Cleveland transplant Ricardo Reinoso believes that giving everyone a seat at the proverbial table starts with doing just that.
This month, Reinoso launched Cleveland Dinners—a new initiative bringing diverse groups of Clevelanders together to break bread and discuss current issues openly and honestly. Reinoso knows firsthand how powerful these types of gatherings can be; after all, his upbringing largely revolved around them.
“I grew up in a family that loved to host people for dinner, and I learned that even people with vastly different philosophies could connect around the dinner table,” says Reinoso, a Tulsa native who moved to Cleveland three years ago by way of Washington, D.C. “Dining together creates a safe space to have a conversation about pretty much anything. At the core, this concept has been something I’ve always carried on.”
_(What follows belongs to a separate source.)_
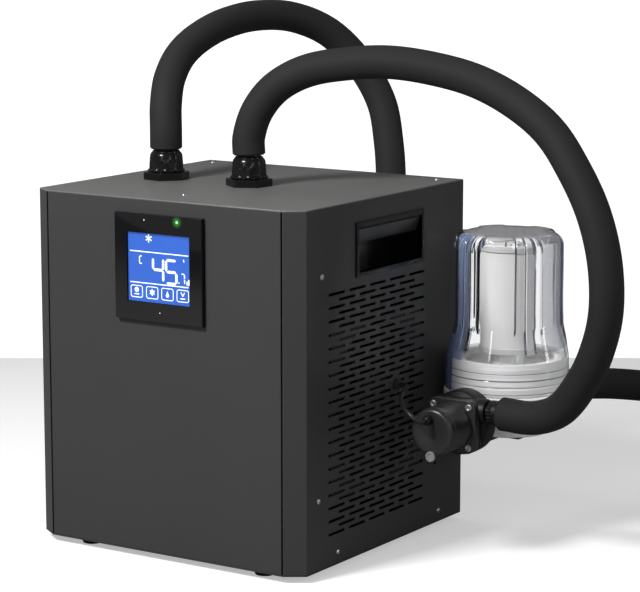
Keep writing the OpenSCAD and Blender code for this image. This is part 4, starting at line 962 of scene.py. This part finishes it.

After seeing the success of the Decatur Dinners—a 1,200-person conversation about race that took place over a shared meal in 120 locations across Decatur, Georgia—Reinoso knew he had the perfect pedigree to bring a similar initiative to Cleveland. Held in August 2019, the timing coincided with Reinoso’s participation in the Neighborhood Leadership Development Program, which empowers emerging civic leaders by requiring them to helm a local project aimed at positive change.
As part of the NLDP cohort, Reinoso visited the Undesign the Redline exhibit and read the book Between the World and Me by Ta-Nehisi Coates. “NLDP really opened my eyes to systemic racism,” says Reinoso. “Reading the book coupled with visiting the exhibit made it clear that [founding] Cleveland Dinners was what I needed to do.”
Like the Decatur Dinners, Cleveland Dinners will utilize the “Chicago Dinners” model, which was introduced by the Human Relations Foundation of Chicago back in 1995 and reimagined as On the Table in 2014 (inspiring Cleveland Foundation’s Common Ground initiative). With thousands of participants to date, the model centers on bringing a wide variety of local residents and leaders to discuss race and racism.
“Racism is alive and well in every community in this nation, and we have to give people a safe space to have that conversation,” says Reinoso, who is the son of Peruvian immigrants. “I want to do that for Cleveland and allow people to connect with their neighbors and galvanize them into action.”
Each two-hour Cleveland Dinner will follow a similar format. The evening begins with a thought-provoking performance by a local actor, followed by facilitated discussions in breakout groups that are intentionally assigned with diversity in mind—and with the goal of bringing many perspectives to the table. “Having an actor present a short play or monologue helps set the tone for what becomes a facilitated conversation around the virtual dinner table,” says Reinoso, adding that he is in the process of reaching out to Karamu House and Cleveland Public Theatre to develop plays.
While all dinners will be held virtually until further notice, Reinoso hopes to host potluck dinners in homes, places of worship, and community spaces in the future. The next “test dinner” is being held this Sunday, Aug. 30, with the dinners officially launching in mid-October. Dinners will be held every six to eight weeks, with the eventual goal of hosting multiple dinners on the same evening.
Reinoso is energized by the possibilities, and he hopes that the intimate communal setting will help participants to open up and share their stories. “The real power lies in people sharing what they have experienced personally and bringing that to the conversation,” says Reinoso. “That’s when this takes on a life of its own.”